**EXERCISE DESCRIPTION**: Write out exactly the lines of the entries below from the one holding "than the stone." to the one holding "before = set(bpy.data.objects)", inclusive, and leave out all other lines.

[3D code data]
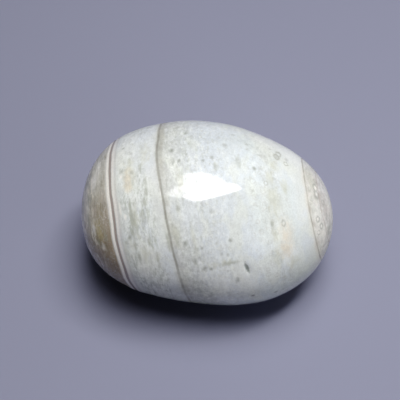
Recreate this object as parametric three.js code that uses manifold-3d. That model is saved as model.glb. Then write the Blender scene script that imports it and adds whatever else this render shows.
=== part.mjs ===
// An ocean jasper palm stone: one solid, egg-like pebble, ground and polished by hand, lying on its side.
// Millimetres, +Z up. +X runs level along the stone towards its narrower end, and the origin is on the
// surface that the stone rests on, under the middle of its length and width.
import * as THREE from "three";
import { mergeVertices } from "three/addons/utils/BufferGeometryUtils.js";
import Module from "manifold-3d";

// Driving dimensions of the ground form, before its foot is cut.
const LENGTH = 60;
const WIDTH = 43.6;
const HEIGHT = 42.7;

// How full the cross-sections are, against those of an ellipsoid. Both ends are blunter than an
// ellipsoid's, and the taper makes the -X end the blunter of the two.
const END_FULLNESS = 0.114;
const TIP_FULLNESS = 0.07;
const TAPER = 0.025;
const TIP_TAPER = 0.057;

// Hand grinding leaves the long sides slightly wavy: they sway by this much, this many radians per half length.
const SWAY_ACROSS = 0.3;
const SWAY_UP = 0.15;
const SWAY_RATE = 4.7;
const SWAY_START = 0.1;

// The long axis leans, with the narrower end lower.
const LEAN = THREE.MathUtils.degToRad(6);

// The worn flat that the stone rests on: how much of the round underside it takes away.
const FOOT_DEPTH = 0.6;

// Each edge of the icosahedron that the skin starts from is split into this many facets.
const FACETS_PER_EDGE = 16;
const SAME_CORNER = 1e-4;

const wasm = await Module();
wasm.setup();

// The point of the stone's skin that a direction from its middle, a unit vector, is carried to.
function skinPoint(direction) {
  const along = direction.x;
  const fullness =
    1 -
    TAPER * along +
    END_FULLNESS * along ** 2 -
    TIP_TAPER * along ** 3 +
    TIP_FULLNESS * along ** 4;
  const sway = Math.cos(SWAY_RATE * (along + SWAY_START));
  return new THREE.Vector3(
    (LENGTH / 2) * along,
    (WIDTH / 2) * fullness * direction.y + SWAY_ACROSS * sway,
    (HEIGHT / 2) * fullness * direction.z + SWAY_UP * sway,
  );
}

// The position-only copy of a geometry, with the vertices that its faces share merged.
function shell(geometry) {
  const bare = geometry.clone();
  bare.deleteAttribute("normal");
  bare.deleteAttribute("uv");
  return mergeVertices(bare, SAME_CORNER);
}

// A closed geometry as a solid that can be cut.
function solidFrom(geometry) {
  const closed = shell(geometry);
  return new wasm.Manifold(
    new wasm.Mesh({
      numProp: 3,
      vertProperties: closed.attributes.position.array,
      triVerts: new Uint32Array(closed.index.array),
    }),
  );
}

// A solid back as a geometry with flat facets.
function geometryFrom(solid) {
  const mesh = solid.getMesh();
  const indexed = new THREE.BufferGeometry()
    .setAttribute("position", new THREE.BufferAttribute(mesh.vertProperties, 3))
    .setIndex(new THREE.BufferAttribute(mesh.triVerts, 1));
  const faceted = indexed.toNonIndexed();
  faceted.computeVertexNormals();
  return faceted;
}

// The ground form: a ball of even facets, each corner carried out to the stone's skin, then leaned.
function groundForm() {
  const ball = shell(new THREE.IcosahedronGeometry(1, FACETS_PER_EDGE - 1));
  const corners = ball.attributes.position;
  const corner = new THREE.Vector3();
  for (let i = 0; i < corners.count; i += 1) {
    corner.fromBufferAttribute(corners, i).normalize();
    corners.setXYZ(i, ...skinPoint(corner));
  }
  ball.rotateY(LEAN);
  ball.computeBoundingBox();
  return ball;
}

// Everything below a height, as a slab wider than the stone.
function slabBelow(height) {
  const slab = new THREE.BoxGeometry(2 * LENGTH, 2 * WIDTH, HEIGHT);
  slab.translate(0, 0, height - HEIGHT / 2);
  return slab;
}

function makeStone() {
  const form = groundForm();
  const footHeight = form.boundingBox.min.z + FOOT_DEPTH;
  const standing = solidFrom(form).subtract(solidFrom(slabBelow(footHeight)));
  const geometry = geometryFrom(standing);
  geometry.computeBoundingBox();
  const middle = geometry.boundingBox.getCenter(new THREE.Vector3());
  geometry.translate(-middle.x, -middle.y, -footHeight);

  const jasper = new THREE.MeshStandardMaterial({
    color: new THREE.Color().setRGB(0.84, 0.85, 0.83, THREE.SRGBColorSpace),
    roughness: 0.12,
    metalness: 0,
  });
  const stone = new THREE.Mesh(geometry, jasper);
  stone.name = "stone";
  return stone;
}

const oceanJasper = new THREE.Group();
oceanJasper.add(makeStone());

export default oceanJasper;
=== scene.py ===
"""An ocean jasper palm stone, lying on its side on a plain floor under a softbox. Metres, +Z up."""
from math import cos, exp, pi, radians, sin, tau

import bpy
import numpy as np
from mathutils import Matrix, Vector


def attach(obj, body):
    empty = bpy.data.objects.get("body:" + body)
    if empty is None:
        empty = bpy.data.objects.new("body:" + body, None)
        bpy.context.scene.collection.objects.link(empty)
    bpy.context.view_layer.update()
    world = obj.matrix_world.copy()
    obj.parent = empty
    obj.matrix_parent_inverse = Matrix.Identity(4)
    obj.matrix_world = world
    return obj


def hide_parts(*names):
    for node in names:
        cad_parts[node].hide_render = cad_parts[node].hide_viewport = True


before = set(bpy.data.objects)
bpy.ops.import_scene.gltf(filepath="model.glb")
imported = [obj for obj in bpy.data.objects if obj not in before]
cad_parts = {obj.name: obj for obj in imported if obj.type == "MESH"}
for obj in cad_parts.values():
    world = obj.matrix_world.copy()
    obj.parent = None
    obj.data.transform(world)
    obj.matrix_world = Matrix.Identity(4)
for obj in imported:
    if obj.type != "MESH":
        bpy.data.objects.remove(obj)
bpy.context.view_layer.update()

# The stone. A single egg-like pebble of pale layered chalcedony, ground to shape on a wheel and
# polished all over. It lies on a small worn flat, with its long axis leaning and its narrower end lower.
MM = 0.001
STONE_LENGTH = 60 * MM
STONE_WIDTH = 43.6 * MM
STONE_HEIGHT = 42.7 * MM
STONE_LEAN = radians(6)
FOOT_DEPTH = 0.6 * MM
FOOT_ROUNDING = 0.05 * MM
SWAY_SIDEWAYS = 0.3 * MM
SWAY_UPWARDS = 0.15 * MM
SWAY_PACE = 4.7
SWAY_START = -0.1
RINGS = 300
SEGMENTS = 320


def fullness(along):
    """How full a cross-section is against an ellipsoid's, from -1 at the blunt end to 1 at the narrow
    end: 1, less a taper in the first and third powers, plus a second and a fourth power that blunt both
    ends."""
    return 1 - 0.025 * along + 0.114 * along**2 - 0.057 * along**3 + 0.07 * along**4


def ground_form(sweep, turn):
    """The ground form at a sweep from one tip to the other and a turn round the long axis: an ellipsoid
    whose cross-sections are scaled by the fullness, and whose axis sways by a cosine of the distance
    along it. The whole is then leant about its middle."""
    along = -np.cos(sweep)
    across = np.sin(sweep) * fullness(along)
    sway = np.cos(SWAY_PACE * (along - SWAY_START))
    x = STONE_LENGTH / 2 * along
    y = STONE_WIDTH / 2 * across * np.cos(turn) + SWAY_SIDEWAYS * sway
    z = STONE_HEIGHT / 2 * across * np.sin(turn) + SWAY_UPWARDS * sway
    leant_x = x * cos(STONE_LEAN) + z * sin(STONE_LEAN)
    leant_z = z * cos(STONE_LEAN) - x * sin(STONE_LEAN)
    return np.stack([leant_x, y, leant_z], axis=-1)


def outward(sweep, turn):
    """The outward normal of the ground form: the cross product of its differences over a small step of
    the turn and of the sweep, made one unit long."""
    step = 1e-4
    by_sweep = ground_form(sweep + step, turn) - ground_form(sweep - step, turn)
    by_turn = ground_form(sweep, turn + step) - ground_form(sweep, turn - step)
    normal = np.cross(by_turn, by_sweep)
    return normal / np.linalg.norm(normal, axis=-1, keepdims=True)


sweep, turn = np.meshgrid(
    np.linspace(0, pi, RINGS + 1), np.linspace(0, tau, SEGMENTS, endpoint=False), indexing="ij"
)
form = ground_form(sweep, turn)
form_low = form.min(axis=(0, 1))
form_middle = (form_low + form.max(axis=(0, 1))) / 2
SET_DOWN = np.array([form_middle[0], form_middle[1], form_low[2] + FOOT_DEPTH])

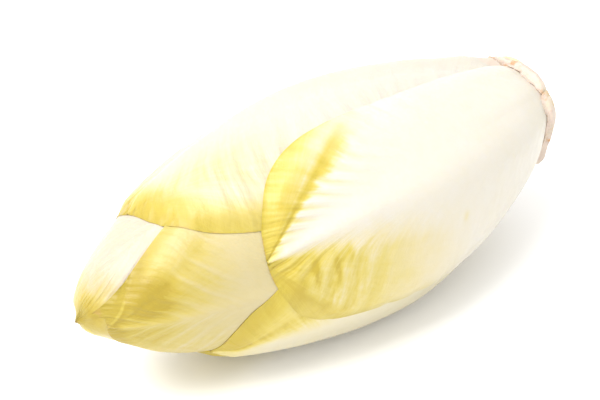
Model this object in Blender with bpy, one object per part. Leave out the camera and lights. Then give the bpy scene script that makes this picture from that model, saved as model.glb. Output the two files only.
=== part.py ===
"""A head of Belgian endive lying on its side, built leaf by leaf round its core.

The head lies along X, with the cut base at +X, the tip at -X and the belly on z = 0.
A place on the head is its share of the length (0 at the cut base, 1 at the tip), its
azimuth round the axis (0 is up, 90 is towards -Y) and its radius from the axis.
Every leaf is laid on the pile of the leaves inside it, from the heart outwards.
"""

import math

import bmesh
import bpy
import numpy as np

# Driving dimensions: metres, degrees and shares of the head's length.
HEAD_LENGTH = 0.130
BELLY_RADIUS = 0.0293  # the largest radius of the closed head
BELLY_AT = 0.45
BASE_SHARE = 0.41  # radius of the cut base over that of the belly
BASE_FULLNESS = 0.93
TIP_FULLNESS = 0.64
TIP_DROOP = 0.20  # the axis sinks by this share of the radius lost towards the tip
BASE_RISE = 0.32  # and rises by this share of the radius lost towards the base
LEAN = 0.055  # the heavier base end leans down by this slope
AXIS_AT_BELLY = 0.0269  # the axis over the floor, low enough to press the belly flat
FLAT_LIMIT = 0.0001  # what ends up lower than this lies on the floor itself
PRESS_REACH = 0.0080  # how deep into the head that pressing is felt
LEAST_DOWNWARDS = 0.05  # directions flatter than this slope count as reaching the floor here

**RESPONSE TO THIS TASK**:
// Everything below a height, as a slab wider than the stone.
function slabBelow(height) {
  const slab = new THREE.BoxGeometry(2 * LENGTH, 2 * WIDTH, HEIGHT);
  slab.translate(0, 0, height - HEIGHT / 2);
  return slab;
}

function makeStone() {
  const form = groundForm();
  const footHeight = form.boundingBox.min.z + FOOT_DEPTH;
  const standing = solidFrom(form).subtract(solidFrom(slabBelow(footHeight)));
  const geometry = geometryFrom(standing);
  geometry.computeBoundingBox();
  const middle = geometry.boundingBox.getCenter(new THREE.Vector3());
  geometry.translate(-middle.x, -middle.y, -footHeight);

  const jasper = new THREE.MeshStandardMaterial({
    color: new THREE.Color().setRGB(0.84, 0.85, 0.83, THREE.SRGBColorSpace),
    roughness: 0.12,
    metalness: 0,
  });
  const stone = new THREE.Mesh(geometry, jasper);
  stone.name = "stone";
  return stone;
}

const oceanJasper = new THREE.Group();
oceanJasper.add(makeStone());

export default oceanJasper;
=== scene.py ===
"""An ocean jasper palm stone, lying on its side on a plain floor under a softbox. Metres, +Z up."""
from math import cos, exp, pi, radians, sin, tau

import bpy
import numpy as np
from mathutils import Matrix, Vector


def attach(obj, body):
    empty = bpy.data.objects.get("body:" + body)
    if empty is None:
        empty = bpy.data.objects.new("body:" + body, None)
        bpy.context.scene.collection.objects.link(empty)
    bpy.context.view_layer.update()
    world = obj.matrix_world.copy()
    obj.parent = empty
    obj.matrix_parent_inverse = Matrix.Identity(4)
    obj.matrix_world = world
    return obj


def hide_parts(*names):
    for node in names:
        cad_parts[node].hide_render = cad_parts[node].hide_viewport = True


before = set(bpy.data.objects)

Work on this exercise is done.